3 Historical Facts About the Iconic Wellington Boot
When it comes to keeping your feet warm and dry, there is no better choice than Wellington boots. They are ideal for winter weather and have been around for more than 200 years.
Wellies (as they are commonly referred to) were created by the first Duke of Wellington, Arthur Wellesley, in 1817; and are the preferred leather boots in many parts of the globe today. In the early days, however, they were expensive and a style adorned by the British aristocracy.
Born in 1769, the Duke was a British soldier and prominent political figurehead. He was part of the victory battle in Waterloo against Napoleon Bonaparte in 1815 and was considered by many to be a military hero. He also served as the British Prime Minister from 1828-1830 and briefly in 1834.
Wellesley was a very wealthy man. In addition to serving in the British military, he was an ambassador to France and the Governor of Mysore and Seringapatam in the British colony of India. He became a Duke in 1814. As was the case with most upper-class members of British society at that time, Wellesley had his own shoemaker, Hoby of St. James Street in London.
The most popular boots for men at the time were Hessian boots. They had been around since the 18th century and were regularly worn by German soldiers as riding boots. The style was later adopted in England during the Regency era when they were made using polished leather and decorative tassels.
In the beginning, Hessian boots were knee-high with a semi-pointed toe and low heel, which was ideal for cavalry men. As they made their way into civilian hands, the Duke wanted a more practical and durable kind of footwear. He approached his shoemaker and asked him to design a new boot using the Hessian as inspiration.
Hoby designed a boot made with calfskin leather but without the trim, a key feature of the original Hessian boot. The new boot had a better fit around the leg, a lower heel, and did not go up past the calf.
Officially introduced in 1817, Wellington boots were suitable for riding and as evening footwear. They were given the name Wellington boots in honor of the Duke.
Below are three interesting historical facts about the iconic Wellington boots you should know.
1 – The Wellington Boom
After its release, Wellington boots became an instant hit among British gentlemen. This was in part due to its practicality and appealing design. The fact that Wellesley was also a popular war hero only further cemented its popularity. Most men wanted to emulate the war hero’s style.
Soon after Charles Goodyear started using the vulcanization process of natural rubber for the manufacturing of tires in 1852, American industrialist Hiram Hutchinson secured the patent and moved to France to establish his company.

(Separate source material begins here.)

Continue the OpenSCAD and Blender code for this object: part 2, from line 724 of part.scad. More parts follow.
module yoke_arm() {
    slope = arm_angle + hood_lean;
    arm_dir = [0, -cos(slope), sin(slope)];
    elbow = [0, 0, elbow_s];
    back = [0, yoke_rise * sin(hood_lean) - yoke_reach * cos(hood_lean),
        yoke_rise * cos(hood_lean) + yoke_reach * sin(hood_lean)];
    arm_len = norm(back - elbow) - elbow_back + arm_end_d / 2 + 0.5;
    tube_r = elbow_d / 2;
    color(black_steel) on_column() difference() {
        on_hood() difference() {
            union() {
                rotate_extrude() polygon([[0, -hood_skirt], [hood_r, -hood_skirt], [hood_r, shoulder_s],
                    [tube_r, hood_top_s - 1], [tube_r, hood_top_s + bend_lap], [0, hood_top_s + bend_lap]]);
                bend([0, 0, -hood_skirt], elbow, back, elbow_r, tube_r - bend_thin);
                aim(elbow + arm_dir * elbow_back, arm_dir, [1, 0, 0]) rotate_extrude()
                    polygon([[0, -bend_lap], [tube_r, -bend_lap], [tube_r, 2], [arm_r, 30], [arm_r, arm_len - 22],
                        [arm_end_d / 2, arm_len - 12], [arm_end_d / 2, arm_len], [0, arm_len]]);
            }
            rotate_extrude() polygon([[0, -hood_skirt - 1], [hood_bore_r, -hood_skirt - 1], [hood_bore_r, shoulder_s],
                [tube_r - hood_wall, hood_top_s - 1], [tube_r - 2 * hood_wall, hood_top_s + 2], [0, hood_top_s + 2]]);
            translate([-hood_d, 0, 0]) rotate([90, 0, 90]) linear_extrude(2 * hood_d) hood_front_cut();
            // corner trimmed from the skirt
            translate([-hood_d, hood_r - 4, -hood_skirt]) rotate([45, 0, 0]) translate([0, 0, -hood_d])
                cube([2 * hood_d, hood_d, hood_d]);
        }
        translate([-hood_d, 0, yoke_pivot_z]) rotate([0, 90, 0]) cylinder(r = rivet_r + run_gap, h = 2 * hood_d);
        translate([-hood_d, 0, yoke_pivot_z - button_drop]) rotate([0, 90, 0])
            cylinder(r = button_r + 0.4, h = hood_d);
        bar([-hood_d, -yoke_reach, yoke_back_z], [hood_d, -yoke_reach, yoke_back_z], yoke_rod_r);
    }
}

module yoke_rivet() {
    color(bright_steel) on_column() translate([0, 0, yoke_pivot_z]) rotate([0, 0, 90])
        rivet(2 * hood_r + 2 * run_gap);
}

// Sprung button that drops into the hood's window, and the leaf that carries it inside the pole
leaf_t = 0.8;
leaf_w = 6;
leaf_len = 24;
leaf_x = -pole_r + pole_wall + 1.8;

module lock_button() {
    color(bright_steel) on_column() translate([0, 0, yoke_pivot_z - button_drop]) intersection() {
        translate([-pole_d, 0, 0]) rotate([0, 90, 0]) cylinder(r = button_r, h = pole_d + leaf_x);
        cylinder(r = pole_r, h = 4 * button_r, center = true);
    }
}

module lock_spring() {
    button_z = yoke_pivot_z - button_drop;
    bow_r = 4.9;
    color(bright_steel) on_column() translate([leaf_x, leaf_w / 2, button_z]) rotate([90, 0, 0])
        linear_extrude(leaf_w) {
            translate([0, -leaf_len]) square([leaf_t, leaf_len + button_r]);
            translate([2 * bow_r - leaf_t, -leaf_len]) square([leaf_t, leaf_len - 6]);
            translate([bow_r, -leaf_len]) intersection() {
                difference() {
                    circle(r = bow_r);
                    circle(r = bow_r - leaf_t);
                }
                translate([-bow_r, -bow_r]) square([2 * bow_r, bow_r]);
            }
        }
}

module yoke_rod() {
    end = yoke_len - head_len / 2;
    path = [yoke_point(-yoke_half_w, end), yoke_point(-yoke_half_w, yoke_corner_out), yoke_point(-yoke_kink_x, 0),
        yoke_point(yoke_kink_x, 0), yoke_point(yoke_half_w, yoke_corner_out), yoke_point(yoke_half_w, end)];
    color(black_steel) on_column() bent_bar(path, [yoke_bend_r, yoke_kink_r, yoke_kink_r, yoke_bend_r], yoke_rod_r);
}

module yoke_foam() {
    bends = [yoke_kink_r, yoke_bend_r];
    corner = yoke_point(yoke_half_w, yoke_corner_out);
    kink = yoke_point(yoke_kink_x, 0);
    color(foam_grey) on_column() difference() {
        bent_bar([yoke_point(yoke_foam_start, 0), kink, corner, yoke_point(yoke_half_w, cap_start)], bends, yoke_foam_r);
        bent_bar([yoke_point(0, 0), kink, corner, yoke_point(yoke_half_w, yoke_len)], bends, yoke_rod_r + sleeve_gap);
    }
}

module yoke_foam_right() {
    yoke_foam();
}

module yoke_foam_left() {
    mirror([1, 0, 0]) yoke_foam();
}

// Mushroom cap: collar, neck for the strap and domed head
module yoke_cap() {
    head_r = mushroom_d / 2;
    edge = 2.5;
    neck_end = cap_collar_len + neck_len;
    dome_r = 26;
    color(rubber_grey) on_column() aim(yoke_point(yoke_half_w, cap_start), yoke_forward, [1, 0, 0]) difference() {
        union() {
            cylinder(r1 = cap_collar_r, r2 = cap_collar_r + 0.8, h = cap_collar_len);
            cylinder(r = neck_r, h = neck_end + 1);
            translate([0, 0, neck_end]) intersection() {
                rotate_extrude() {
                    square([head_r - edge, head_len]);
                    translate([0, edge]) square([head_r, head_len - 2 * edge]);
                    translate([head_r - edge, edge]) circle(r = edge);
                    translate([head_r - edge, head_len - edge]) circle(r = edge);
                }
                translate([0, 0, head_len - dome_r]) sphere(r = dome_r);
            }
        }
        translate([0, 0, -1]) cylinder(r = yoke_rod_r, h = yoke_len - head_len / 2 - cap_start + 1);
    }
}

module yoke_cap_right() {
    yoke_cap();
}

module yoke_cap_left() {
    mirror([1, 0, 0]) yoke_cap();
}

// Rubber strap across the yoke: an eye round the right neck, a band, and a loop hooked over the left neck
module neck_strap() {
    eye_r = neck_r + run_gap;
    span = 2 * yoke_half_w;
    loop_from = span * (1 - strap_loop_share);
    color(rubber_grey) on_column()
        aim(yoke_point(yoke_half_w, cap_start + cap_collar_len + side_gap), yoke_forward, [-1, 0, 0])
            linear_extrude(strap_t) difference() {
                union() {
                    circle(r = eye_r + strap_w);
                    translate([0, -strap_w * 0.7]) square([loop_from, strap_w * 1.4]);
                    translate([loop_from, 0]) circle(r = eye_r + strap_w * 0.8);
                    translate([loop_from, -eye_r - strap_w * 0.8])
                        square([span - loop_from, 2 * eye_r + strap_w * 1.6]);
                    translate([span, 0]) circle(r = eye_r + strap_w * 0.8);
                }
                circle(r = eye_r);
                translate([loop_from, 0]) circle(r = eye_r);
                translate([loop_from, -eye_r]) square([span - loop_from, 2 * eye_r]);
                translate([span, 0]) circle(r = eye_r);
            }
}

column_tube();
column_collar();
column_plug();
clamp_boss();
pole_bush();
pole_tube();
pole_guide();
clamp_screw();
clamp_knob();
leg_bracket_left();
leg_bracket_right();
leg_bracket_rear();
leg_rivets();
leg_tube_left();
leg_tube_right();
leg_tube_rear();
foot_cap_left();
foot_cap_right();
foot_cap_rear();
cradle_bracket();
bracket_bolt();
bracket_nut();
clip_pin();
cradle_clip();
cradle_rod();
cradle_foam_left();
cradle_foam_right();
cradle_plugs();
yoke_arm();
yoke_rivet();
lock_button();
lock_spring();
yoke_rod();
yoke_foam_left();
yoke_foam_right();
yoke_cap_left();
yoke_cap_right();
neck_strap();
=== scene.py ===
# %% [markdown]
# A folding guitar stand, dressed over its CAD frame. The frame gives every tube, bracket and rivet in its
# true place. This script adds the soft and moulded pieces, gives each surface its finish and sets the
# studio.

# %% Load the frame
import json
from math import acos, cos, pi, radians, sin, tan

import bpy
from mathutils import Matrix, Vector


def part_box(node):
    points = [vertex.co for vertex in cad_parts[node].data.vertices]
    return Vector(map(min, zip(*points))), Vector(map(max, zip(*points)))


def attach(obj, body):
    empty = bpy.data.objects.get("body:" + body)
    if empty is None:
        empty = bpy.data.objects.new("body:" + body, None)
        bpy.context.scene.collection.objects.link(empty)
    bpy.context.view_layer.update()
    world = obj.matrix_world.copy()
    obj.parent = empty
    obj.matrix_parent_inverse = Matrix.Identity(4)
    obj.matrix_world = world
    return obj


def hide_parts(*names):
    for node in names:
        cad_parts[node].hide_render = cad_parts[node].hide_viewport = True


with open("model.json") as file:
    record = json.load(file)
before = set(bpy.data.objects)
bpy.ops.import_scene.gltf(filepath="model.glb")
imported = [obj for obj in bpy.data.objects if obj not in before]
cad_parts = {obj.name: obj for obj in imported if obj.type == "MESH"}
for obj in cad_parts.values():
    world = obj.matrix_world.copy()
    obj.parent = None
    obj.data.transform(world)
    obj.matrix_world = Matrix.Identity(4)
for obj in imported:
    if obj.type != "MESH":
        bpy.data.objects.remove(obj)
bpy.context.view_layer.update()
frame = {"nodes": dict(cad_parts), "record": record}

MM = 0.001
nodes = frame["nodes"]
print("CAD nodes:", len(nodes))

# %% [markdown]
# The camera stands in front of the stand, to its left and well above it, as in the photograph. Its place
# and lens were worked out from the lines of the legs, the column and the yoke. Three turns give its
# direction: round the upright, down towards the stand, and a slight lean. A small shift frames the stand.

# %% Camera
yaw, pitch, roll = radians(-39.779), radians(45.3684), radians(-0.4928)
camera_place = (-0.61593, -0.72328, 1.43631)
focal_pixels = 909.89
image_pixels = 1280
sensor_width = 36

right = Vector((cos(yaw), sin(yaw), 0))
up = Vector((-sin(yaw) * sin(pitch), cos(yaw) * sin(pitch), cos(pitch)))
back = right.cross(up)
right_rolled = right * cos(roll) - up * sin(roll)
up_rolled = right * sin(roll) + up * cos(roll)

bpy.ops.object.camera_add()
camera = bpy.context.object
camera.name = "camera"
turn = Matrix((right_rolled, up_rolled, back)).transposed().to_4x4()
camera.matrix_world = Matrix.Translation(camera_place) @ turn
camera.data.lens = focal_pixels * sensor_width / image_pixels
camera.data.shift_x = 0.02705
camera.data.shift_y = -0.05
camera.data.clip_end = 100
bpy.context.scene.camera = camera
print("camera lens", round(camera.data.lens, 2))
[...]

During this time, most people working the fields in France wore wooden clogs that offered minimal protection from the weather. When Hutchinson started manufacturing rubber Wellington boots, they became a major hit because they were affordable and practical. The boots were also prominent fashion attire of Britain gentlemen until the 1860s when ankle boots became popular.
2 – Wartime production
When WWI started in 1914, the British government urgently needed footwear for its ground troops who were struggling in muddy and flooded trenches. The War Office ordered the British Rubber Company to produce waterproof boots suitable for trench conditions. They opted for the rubber Wellington boots and made 1.8 million pairs to meet the British Army’s needs.
After the war, Wellington boots became popular among civilians, including men, women, and children. They evolved from the snug-fitting pairs of the early 19th century into the nicely shaped, roomier boots with a rounded toe and thicker sole that we know today.
3 – Post-World War II
After WWII, Wellington boots became a central pillar of British culture and were worn by people of all walks of life. They were affordable and became the preferred choice for the masses when it came to boots, as caring for Wellington boots was also a simple manner and they were built to last.
Because Wellington boots were waterproof, they served as protective footgear in various industries. The steel-toe version also met modern health and safety standards and protected wearers from crush injuries and puncture wounds.
The Hunter Boot Company continues to manufacture Wellington boots in a number of different designs. It is headquartered in Edinburgh, Scotland, and has satellite offices in New York, London, and Dusseldorf. It showcased green Wellington boots in 1955 that have since become synonymous with country living.
In 1980, Lady Diana Spencer was photographed wearing a pair of green Wellingtons at Balmoral Castle while courting Prince Charles. The price of the boots skyrocketed. Ladies across Britain wanted to copy her casual, but stylish, look.
The popularity of Wellington boots has grown immensely since they were introduced in the 19th century. Today, they can be found in stores all over the world from Australia to the United States. They are an essential part of many work, social and country lifestyles, and there are no signs of this changing any time soon.